>> start

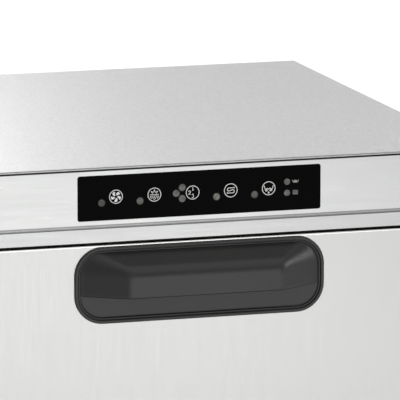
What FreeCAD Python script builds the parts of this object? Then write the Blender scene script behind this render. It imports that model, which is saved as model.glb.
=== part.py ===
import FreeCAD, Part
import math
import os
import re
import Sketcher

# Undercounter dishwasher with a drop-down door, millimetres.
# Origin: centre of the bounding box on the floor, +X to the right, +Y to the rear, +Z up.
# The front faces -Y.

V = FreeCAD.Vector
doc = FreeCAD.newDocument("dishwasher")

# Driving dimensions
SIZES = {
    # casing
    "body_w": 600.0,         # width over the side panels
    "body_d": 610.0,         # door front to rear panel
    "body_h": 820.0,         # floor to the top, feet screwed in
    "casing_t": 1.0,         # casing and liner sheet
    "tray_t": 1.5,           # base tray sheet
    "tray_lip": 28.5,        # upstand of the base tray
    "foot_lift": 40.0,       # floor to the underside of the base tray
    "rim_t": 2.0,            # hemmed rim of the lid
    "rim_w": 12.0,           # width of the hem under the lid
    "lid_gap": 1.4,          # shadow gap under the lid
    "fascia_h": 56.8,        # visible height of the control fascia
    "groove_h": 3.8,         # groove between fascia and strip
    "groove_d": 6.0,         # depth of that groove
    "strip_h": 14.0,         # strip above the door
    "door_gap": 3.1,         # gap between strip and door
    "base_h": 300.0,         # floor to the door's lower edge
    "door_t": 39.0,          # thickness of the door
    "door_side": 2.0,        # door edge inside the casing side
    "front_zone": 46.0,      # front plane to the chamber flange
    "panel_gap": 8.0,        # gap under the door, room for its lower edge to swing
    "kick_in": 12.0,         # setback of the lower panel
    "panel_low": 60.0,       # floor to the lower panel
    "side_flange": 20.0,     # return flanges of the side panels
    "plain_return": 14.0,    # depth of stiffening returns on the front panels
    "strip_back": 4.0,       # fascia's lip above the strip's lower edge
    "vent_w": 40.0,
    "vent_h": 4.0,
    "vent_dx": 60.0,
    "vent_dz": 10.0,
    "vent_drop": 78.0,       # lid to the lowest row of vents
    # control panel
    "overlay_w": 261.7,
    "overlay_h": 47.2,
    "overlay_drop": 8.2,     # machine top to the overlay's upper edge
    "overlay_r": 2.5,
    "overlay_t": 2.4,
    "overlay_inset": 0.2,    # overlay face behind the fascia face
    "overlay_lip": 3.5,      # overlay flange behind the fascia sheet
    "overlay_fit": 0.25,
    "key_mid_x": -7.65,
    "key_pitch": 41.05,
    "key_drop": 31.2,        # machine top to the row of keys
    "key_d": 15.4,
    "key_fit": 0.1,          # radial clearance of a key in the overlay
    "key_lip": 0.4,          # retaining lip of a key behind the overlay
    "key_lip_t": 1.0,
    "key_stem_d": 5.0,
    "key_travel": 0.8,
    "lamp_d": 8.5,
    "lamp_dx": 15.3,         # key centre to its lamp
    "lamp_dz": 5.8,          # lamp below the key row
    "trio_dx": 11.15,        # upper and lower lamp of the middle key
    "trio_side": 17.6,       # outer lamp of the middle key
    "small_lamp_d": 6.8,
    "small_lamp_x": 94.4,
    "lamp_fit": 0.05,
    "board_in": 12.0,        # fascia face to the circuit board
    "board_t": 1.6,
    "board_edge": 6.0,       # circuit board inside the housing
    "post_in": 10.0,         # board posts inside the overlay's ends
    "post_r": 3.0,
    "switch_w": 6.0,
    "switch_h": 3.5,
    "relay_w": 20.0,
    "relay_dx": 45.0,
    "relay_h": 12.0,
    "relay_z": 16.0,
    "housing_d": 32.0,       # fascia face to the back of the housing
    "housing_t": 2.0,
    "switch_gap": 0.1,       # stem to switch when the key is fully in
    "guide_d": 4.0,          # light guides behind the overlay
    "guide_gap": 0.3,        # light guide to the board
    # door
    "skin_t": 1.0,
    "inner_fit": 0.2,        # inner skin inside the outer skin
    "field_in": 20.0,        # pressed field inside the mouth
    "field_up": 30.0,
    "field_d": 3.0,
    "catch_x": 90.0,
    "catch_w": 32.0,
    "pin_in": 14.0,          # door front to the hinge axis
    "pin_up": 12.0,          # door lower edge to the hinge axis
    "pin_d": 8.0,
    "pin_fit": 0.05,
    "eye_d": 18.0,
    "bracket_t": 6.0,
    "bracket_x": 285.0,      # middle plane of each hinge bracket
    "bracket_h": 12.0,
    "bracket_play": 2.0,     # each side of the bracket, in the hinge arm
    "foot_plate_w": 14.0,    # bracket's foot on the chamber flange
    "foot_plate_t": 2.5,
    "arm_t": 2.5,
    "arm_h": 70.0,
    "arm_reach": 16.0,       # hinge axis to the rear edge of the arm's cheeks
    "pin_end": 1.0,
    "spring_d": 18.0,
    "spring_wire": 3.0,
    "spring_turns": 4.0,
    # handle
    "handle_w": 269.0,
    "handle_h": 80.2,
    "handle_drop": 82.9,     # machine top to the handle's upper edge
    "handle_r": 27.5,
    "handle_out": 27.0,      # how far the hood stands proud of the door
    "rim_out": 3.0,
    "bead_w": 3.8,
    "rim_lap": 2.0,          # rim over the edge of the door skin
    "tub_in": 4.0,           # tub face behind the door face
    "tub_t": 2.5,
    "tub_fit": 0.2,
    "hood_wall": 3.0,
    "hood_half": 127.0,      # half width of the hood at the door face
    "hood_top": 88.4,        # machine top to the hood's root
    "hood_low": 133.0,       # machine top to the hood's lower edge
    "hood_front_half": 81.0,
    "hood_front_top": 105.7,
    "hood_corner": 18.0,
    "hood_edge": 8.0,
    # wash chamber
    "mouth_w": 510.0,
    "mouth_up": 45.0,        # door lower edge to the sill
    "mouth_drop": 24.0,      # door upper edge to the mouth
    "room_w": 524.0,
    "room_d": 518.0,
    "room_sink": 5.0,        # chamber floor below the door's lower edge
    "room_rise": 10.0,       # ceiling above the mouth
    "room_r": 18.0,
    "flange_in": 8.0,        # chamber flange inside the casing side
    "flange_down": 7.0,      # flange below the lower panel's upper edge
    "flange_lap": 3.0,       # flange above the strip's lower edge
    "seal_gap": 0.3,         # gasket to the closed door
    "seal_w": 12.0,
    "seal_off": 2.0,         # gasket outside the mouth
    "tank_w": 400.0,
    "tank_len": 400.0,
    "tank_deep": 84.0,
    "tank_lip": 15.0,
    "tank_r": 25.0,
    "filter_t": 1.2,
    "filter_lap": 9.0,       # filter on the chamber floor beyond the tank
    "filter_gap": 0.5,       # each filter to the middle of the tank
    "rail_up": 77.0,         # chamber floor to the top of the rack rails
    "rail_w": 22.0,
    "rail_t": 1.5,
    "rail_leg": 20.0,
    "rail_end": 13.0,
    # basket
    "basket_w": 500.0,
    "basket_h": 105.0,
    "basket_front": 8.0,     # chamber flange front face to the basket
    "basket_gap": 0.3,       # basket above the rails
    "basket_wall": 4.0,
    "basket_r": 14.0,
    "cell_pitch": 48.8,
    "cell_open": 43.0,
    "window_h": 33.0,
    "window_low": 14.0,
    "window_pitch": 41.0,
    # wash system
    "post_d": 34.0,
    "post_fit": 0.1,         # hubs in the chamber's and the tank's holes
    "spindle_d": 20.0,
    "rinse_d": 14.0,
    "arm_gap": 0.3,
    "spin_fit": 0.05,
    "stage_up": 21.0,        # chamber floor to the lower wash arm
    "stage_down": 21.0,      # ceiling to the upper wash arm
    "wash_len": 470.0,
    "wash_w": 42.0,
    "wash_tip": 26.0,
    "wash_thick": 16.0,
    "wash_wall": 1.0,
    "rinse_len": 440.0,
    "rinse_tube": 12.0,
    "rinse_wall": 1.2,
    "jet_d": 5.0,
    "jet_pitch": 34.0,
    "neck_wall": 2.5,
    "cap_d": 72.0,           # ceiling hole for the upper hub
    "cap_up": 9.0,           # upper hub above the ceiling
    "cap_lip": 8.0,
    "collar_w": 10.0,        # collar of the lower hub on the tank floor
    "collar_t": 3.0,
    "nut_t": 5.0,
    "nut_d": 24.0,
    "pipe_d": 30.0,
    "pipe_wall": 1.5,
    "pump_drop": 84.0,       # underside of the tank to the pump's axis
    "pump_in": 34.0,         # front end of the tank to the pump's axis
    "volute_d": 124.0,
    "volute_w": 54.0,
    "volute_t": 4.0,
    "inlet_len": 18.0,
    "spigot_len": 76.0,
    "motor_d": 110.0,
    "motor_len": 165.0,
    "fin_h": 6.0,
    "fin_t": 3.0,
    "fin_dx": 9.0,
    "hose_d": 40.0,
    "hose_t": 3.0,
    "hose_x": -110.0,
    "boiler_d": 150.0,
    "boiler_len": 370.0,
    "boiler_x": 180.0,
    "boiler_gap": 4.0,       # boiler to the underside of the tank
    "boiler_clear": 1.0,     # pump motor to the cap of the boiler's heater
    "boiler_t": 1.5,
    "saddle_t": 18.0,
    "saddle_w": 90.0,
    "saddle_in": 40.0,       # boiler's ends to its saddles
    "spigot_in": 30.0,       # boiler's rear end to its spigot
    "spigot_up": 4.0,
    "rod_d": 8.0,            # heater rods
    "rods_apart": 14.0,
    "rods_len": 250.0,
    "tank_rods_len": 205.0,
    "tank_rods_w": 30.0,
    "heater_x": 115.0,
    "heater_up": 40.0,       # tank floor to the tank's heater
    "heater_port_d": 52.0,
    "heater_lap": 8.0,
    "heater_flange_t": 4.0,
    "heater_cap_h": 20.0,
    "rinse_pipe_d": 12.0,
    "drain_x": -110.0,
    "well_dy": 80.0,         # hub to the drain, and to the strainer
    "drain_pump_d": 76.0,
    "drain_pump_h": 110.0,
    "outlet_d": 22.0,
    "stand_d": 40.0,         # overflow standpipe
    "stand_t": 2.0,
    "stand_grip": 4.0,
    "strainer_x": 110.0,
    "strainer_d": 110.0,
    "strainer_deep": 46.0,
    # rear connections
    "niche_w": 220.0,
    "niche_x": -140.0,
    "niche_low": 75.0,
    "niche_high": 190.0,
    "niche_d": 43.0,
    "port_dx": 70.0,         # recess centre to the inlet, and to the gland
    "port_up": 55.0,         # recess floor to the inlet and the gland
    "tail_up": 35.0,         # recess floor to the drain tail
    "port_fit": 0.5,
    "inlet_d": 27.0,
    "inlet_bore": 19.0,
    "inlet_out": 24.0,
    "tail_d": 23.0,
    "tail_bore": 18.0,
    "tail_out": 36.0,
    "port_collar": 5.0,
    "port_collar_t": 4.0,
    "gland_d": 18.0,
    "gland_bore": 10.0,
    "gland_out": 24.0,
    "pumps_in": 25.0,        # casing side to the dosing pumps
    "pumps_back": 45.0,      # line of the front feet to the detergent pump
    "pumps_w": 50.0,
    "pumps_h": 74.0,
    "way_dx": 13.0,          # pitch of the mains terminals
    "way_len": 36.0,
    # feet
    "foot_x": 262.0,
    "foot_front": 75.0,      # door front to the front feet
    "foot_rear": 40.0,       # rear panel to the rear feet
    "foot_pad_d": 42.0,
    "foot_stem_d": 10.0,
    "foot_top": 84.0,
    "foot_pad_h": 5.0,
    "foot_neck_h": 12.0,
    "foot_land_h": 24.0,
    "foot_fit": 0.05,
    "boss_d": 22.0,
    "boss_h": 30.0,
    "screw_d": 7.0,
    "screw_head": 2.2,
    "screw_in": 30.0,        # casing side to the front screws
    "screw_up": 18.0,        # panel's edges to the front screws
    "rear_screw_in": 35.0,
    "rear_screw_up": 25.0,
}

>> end

Stated goal —
Exactly repeat the lines above, from the opening line through the one with "import Sketcher", and include nothing else.

Answer to the task —
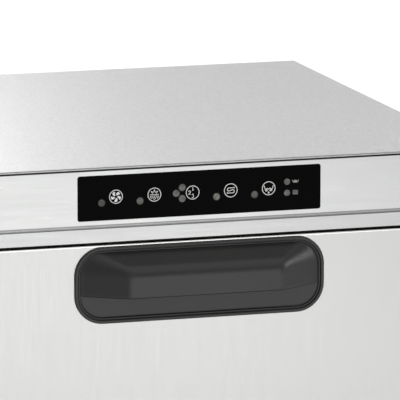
What FreeCAD Python script builds the parts of this object? Then write the Blender scene script behind this render. It imports that model, which is saved as model.glb.
=== part.py ===
import FreeCAD, Part
import math
import os
import re
import Sketcher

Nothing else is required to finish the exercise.